In order to prevent this from happening, the body is well adapted to begin using fats through ketosis when faced with low glucose availability. It does this in order to reduce the need to convert proteins to glucose instead, resulting in muscle wasting.

How Long Does It Take To Achieve Keto-Adaptation?

There are varying levels of ketosis. Early stages begin after about 2 days of hypoglycemia (low blood glucose). The body will become weak and energy deficient, gluconeogenesis increases to convert proteins to glucose, and lipolysis will begin to release acetyl-coa into the bloodstream towards the liver. The liver then converts this into ketones like acetoacetate.

After about a week, this process becomes increasingly efficient, and most people will reach a state of mild keto-adaptation by this point.

True keto-adaptation is considered to be between 1.5 and 3 mmol ketones per L of blood. This can take between 3 weeks, and 3 months, depending on the carbohydrate and protein intake. Genetic factors (such as PPARα and APOE variations) also play a role here, with some genetic variants allowing ketosis more readily than others.

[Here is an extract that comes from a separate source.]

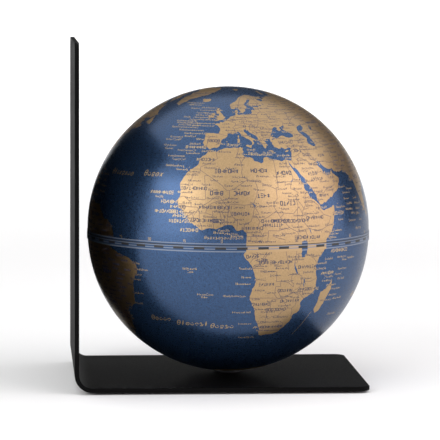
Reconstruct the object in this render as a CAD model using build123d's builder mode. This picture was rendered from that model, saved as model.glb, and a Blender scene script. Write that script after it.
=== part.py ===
"""Globe bookend: a bent steel L bracket carrying a small globe that spins on a vertical pivot.

Millimetres, +Z up. The origin is on the table, under the globe's spin axis. The upright plate
stands towards -X, the base runs towards +X, and the front edge of the base faces -Y.
"""
from build123d import *

import os
from math import sqrt

# --- bracket: one steel sheet bent into an L ---
SHEET = 2.0
BASE_LENGTH = 132.5
BRACKET_DEPTH = 102.0
BRACKET_HEIGHT = 155.5
BEND_OUTER_R = 8.0
BEND_INNER_R = BEND_OUTER_R - SHEET
CORNER_R = 5.0
EDGE_R = 0.35

# --- anti-slip pad glued under the base, over the screw head ---
PAD_THICKNESS = 1.0
PAD_INSET = 8.0
PAD_CORNER_R = 4.0

# --- globe: two half shells with a short straight lip between their sphere centres ---
GLOBE_R = 65.0
SHELL = 1.8
LIP = 1.5
AXIS_TO_PLATE_FACE = 72.0
POLE_GAP = 0.7
GLUE = 0.05

# --- equator tape, stuck on just below the middle of the lip ---
TAPE_WIDTH = 3.9
TAPE_THICKNESS = 0.15
TAPE_DROP = 2.2

# --- ring that joins the half shells from inside ---
RING_HEIGHT = 13.0
RING_WALL = 1.8

# --- pivot: M4 countersunk screw, washers, disc spring and lock nut ---
SCREW_R = 2.0
SCREW_HEAD_R = 3.75
SCREW_LENGTH = 20.0
THREAD_PITCH = 0.7
THREAD_DEPTH = 0.35
THREAD_COUNT = 12
RECESS_WIDTH = 0.9
RECESS_SPAN = 3.6
RECESS_DEPTH = 1.3
THRUST_WASHER_R = 6.0
THRUST_WASHER_THICKNESS = 0.4
SPRING_R = 4.5
SPRING_SHEET = 0.4
SPRING_DISH = 0.7
WASHER_R = 4.5
WASHER_THICKNESS = 0.8
WASHER_HOLE_R = 2.15
NUT_ACROSS_FLATS = 7.0
NUT_HEX_HEIGHT = 3.2
NUT_COLLAR_R = 3.0
NUT_HEIGHT = 5.0

# --- nylon bush at the south pole, running on the screw ---
BUSH_BORE_R = SCREW_R + 0.05
BUSH_R = 4.0
BUSH_FLANGE_R = 7.0
BUSH_FLANGE_THICKNESS = 1.2
BUSH_SEAT_R = BUSH_R + GLUE
BOSS_R = 13.0
BOSS_THICKNESS = 4.0
RUNNING_GAP = 0.3

# --- heights along the spin axis, from the table up ---
BASE_BOTTOM = PAD_THICKNESS
BASE_TOP = BASE_BOTTOM + SHEET
POLE_Z = BASE_TOP + POLE_GAP
SOUTH_CENTRE = POLE_Z + GLOBE_R
NORTH_CENTRE = SOUTH_CENTRE + LIP
GLOBE_MIDDLE = (SOUTH_CENTRE + NORTH_CENTRE) / 2
BOSS_TOP = POLE_Z + SHELL + BOSS_THICKNESS
FLANGE_TOP = BOSS_TOP + BUSH_FLANGE_THICKNESS
SPRING_BOTTOM = FLANGE_TOP + RUNNING_GAP
WASHER_BOTTOM = SPRING_BOTTOM + SPRING_SHEET + SPRING_DISH
NUT_BOTTOM = WASHER_BOTTOM + WASHER_THICKNESS

PLATE_FACE_X = -AXIS_TO_PLATE_FACE
BASE_END_X = PLATE_FACE_X + BASE_LENGTH
INNER_R = GLOBE_R - SHELL


def radius_at(sphere_radius, height):
    """Radius of a sphere's circle of latitude at a height from its centre."""
    return sqrt(sphere_radius**2 - height**2)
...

Ideal Macronutrient Distribution

Measuring macronutrients is the basis for the ketogenic diet. The ideal target for most people is to have about 5-10% of their total energy intake in the form of carbohydrates, 20-25% from proteins, and the rest from fat.

Measuring Ketosis

Ketosis is best measured by how you feel on the diet. Most people are able to tell when their body is in ketosis based on variations in their energy and hunger levels.

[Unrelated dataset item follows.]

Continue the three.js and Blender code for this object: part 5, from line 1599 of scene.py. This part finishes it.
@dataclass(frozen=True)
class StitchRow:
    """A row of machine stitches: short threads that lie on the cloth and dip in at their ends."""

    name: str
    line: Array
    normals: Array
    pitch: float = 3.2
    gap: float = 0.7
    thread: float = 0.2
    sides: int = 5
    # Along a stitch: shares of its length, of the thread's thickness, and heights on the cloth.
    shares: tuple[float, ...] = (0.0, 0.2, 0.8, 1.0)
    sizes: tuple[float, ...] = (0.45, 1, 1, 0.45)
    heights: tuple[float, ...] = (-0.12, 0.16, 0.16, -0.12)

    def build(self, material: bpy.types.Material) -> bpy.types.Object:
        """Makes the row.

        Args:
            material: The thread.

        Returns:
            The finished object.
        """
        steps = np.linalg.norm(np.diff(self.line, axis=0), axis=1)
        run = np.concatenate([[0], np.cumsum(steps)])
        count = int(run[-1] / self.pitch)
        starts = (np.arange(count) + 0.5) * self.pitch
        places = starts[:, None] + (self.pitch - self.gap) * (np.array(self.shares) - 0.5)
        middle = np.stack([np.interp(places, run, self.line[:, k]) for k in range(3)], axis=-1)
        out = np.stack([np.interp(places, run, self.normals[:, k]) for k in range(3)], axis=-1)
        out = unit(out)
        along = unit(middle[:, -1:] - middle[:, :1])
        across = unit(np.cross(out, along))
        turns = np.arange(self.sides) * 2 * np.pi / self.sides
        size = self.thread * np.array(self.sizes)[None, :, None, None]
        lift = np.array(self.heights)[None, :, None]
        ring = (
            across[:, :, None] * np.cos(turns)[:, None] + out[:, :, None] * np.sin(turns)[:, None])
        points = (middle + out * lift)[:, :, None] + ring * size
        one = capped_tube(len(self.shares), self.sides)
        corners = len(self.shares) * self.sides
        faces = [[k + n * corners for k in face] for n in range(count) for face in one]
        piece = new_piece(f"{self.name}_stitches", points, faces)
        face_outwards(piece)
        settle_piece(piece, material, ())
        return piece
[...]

To measure ketosis with biometrics, testing ketone levels in the blood or urine can be done using urine dip sticks, or blood ketone sensors.

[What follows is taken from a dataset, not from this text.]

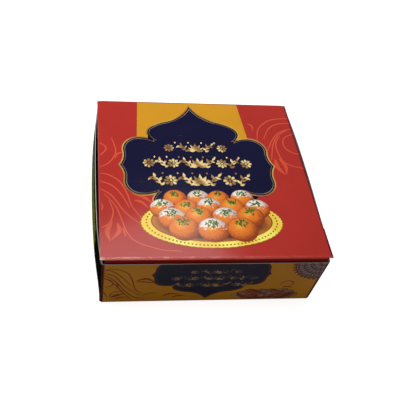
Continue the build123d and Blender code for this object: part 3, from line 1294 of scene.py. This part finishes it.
# Lace of petals and rings on a dark disc with points round it
mandala = {
    "middle": (85.0, 57.8),
    "turn": 0.1,
    # petals in the ring, radius, length, and width as a share of their spacing
    "petalRings": ((12, 4.0, 5.2, 0.78), (24, 10.7, 4.0, 0.74), (36, 16.2, 4.4, 0.72)),
    "widestAt": 0.6,  # of a petal's length
    "widest": 0.82,  # width of the petals' unit shape
    "hub": 2.6,
    "rings": ((9.6, 10.2), (15.1, 15.7), (21.3, 22.0)),
    "ground": 22.9,
    "points": (36, 20.0, 6.2, 3.9),  # how many, radius, length and width
}


def circle(radius):
    return ellipseLoop((0, 0), radius, radius)


def mandalaPieces(settings, inks):
    top, turn = level["rib"], settings["turn"]
    parts = []
    for count, radius, length, share in settings["petalRings"]:
        spacing = math.tau * (radius + length * settings["widestAt"]) / count
        parts.append(petalRing(dropShape, count, radius, length, share * spacing / settings["widest"], top,
                               inks["mandala"], turn))
    parts.append(slabMesh(circle(settings["hub"]), top))
    parts += [ringMesh(circle(outer), circle(inner), top) for inner, outer in settings["rings"]]
    points = petalRing(gemShape, *settings["points"], level["points"], inks["line"], turn)
    pieces = {
        "mandala": (gather(parts), inks["mandala"]),
        "mandala_ground": (slabMesh(circle(settings["ground"]), level["ground"]), inks["mandalaGround"]),
        "mandala_points": (points, inks["line"]),
    }
    return {name: (moved(data, settings["middle"]), material) for name, (data, material) in pieces.items()}


wallDishInks = makeDishInks("walls", dishTones["walls"])


def makeWallArt(settings, sheet, endName, topEdge):
    edges = limits(-wallHalf, wallHalf, settings["footMargin"], topEdge - settings["topMargin"])
    rows = moved(friezeMesh(frieze, wallInks["flourish"]), settings["friezePlace"], settings["friezeSize"])
    pieces = cartouchePieces(settings, wallInks)
    pieces["frieze"] = rows, wallInks["flourish"]
    pieces.update(scrollPieces(wallScrolls, wallInks))
    pieces.update(mandalaPieces(mandala, wallInks))
    pieces = trimmed(pieces, edges)
    field = clipLoop(cartoucheLoop(settings["middle"], settings["halfSize"]), *edges[-1])
    pieces["cartouche"] = slabMesh(field, level["field"]), wallInks["navy"]
    pieces.update(dishPieces(dish, wallDishInks, settings["dishPlace"], settings["dishSize"]))
    putPieces(endName, pieces, sheet, "base")


makeWallArt(wallArt, frontSheet, "front", wallTop)
makeWallArt(wallArt, backSheet, "back", backTop)
print("walls printed")


# Side walls: a dark ground and a green panel with notched corners, a gold line and a lattice of small dots
sidePanel = {
    "halfLength": 56.0,
    "middle": 29.0,
    "halfHeight": 20.0,
    "notch": 6.0,
    "lines": ((-1.4, 0.45), (1.8, 0.3)),  # inset and half width of each line along the panel's edge
    "lattice": 8.0,
    "petals": 4,
    "petalReach": (0.34, 0.1),  # from a flower's middle to its outline, longest and shortest, in cells
    "netHalf": 0.035,
    "netShare": 0.55,
}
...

Optimal ketosis is considered to be within the range of 1.5 and 3 mmol/L of ketone bodies.

References

1. Bueno, N. B., de Melo, I. S. V., de Oliveira, S. L., & da Rocha Ataide, T. (2013). Very-low-carbohydrate ketogenic diet v. low-fat diet for long-term weight loss: a meta-analysis of randomised controlled trials. British Journal of Nutrition, 110(7), 1178-1187.
2. Sleiman, S. F., Henry, J., Al-Haddad, R., El Hayek, L., Haidar, E. A., Stringer, T., ... & Ninan, I. (2016). Exercise promotes the expression of brain derived neurotrophic factor (BDNF) through the action of the ketone body β-hydroxybutyrate. Elife, 5.
3. Ding, F., Yao, J., Rettberg, J. R., Chen, S., & Brinton, R. D. (2013). Early decline in glucose transport and metabolism precedes shift to ketogenic system in female aging and Alzheimer's mouse brain: implication for bioenergetic intervention. PloS one, 8(11), e79977.
4. Van der Auwera, I., Wera, S., Van Leuven, F., & Henderson, S. T. (2005). A ketogenic diet reduces amyloid beta 40 and 42 in a mouse model of Alzheimer's disease. Nutrition & metabolism, 2(1), 28.
5. Vanitallie, T. B., Nonas, C., Di Rocco, A., Boyar, K., Hyams, K., & Heymsfield, S. B. (2005). Treatment of Parkinson disease with diet-induced hyperketonemia: a feasibility study. Neurology, 64(4), 728-730.
6. Calorie sources and recovery from central nervous system ischemia. Cherian L, Peek K, Robertson CS, Goodman JC, Grossman RG Crit Care Med. 1994 Nov; 22(11):1841-50.
7. Hao, J., Liu, R., Turner, G., Shi, F. D., & Rho, J. M. (2012). Inflammation-mediated memory dysfunction and effects of a ketogenic diet in a murine model of multiple sclerosis. PloS one, 7(5), e35476.
8. Gasior, M., Rogawski, M. A., & Hartman, A. L. (2006). Neuroprotective and disease-modifying effects of the ketogenic diet. Behavioural pharmacology, 17(5-6), 431.
9. Vining, E. P., Freeman, J. M., Ballaban-Gil, K., Camfield, C. S., Camfield, P. R., Holmes, G. L., ... & Wheless, J. W. (1998). A multicenter study of the efficacy of the ketogenic diet. Archives of neurology, 55(11), 1433-1437.
10. Zarrin, M., De Matteis, L., Vernay, M. C. M. B., Wellnitz, O., van Dorland, H. A., & Bruckmaier, R. M. (2013). Long-term elevation of β-hydroxybutyrate in dairy cows through infusion: Effects on feed intake, milk production, and metabolism. Journal of dairy science, 96(5), 2960-2972.
11. Watford, M., & Goodridge, A. G. (2000). Regulation of fuel utilization. Biochemical and physiological aspects of human nutrition. Philadelphia, PA: WB Saunders Company, 384-407.
12. Salway, J. G. Metabolism at a glance. 1999.